◆ **Provided material**
%%

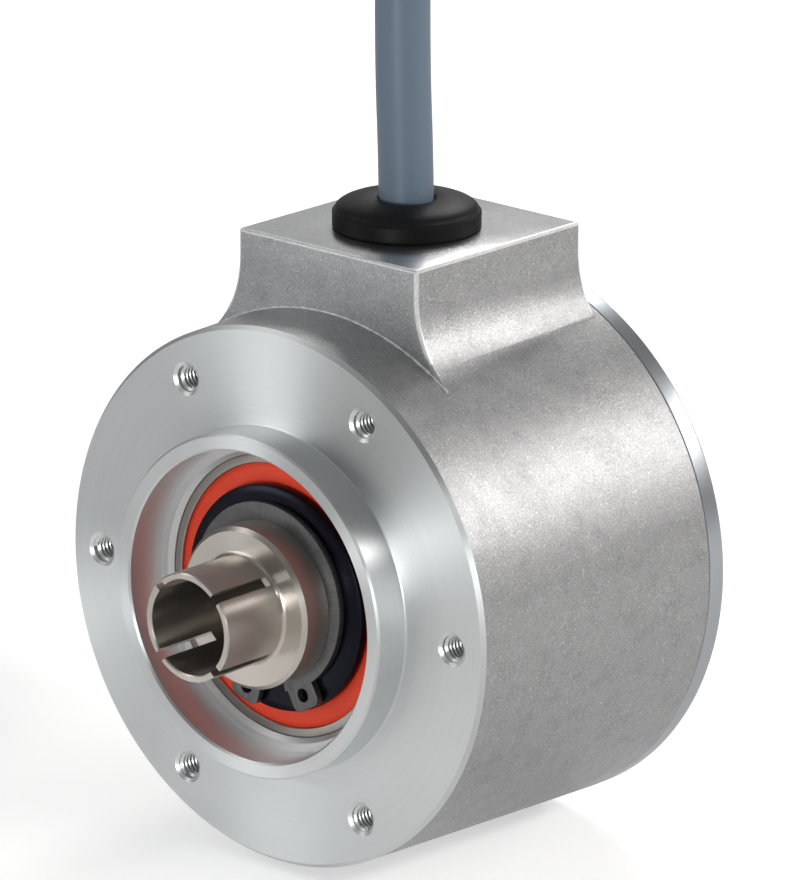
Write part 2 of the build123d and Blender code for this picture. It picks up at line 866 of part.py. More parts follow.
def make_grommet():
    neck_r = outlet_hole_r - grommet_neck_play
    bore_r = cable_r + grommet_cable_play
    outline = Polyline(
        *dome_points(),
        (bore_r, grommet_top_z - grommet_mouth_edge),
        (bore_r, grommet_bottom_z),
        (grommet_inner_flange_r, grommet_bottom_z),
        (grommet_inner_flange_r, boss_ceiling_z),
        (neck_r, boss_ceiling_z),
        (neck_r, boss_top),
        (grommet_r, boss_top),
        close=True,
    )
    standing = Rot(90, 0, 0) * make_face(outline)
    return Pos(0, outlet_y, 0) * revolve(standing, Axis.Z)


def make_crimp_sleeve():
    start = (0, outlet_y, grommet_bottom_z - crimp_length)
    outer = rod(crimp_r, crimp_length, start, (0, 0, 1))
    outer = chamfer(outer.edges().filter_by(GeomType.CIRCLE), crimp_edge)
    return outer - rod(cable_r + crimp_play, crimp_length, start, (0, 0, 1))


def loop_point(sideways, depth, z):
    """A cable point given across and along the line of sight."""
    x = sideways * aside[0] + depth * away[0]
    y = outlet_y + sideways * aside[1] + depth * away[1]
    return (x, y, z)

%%

◆ **Set exercise**
Give an exact copy of all the data shown above.

◆ **Completed task**
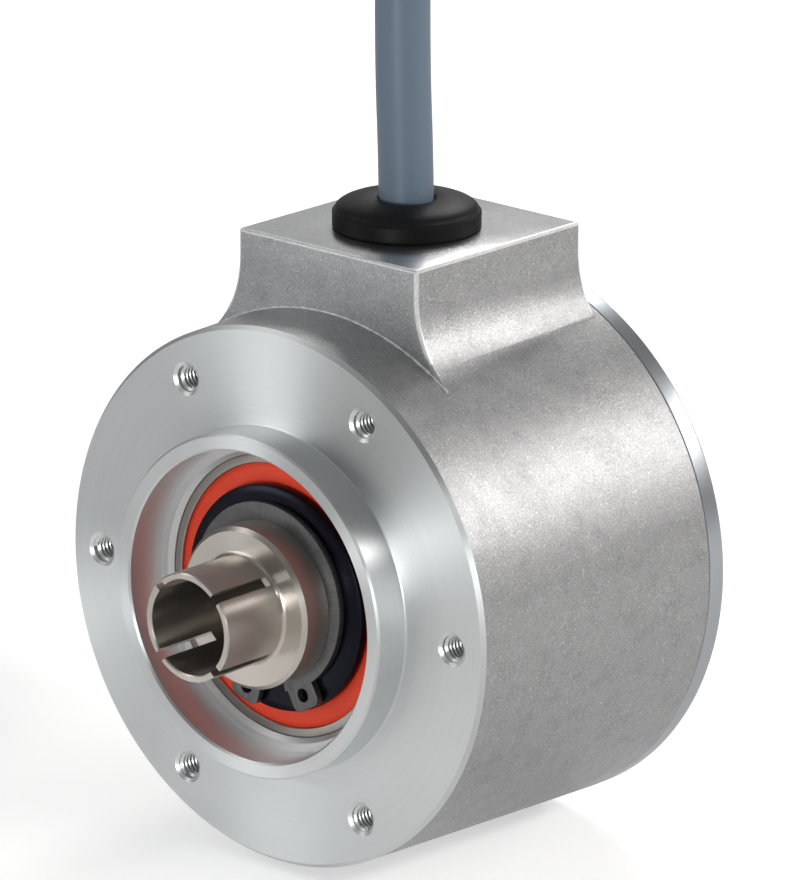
Write part 2 of the build123d and Blender code for this picture. It picks up at line 866 of part.py. More parts follow.
def make_grommet():
    neck_r = outlet_hole_r - grommet_neck_play
    bore_r = cable_r + grommet_cable_play
    outline = Polyline(
        *dome_points(),
        (bore_r, grommet_top_z - grommet_mouth_edge),
        (bore_r, grommet_bottom_z),
        (grommet_inner_flange_r, grommet_bottom_z),
        (grommet_inner_flange_r, boss_ceiling_z),
        (neck_r, boss_ceiling_z),
        (neck_r, boss_top),
        (grommet_r, boss_top),
        close=True,
    )
    standing = Rot(90, 0, 0) * make_face(outline)
    return Pos(0, outlet_y, 0) * revolve(standing, Axis.Z)


def make_crimp_sleeve():
    start = (0, outlet_y, grommet_bottom_z - crimp_length)
    outer = rod(crimp_r, crimp_length, start, (0, 0, 1))
    outer = chamfer(outer.edges().filter_by(GeomType.CIRCLE), crimp_edge)
    return outer - rod(cable_r + crimp_play, crimp_length, start, (0, 0, 1))


def loop_point(sideways, depth, z):
    """A cable point given across and along the line of sight."""
    x = sideways * aside[0] + depth * away[0]
    y = outlet_y + sideways * aside[1] + depth * away[1]
    return (x, y, z)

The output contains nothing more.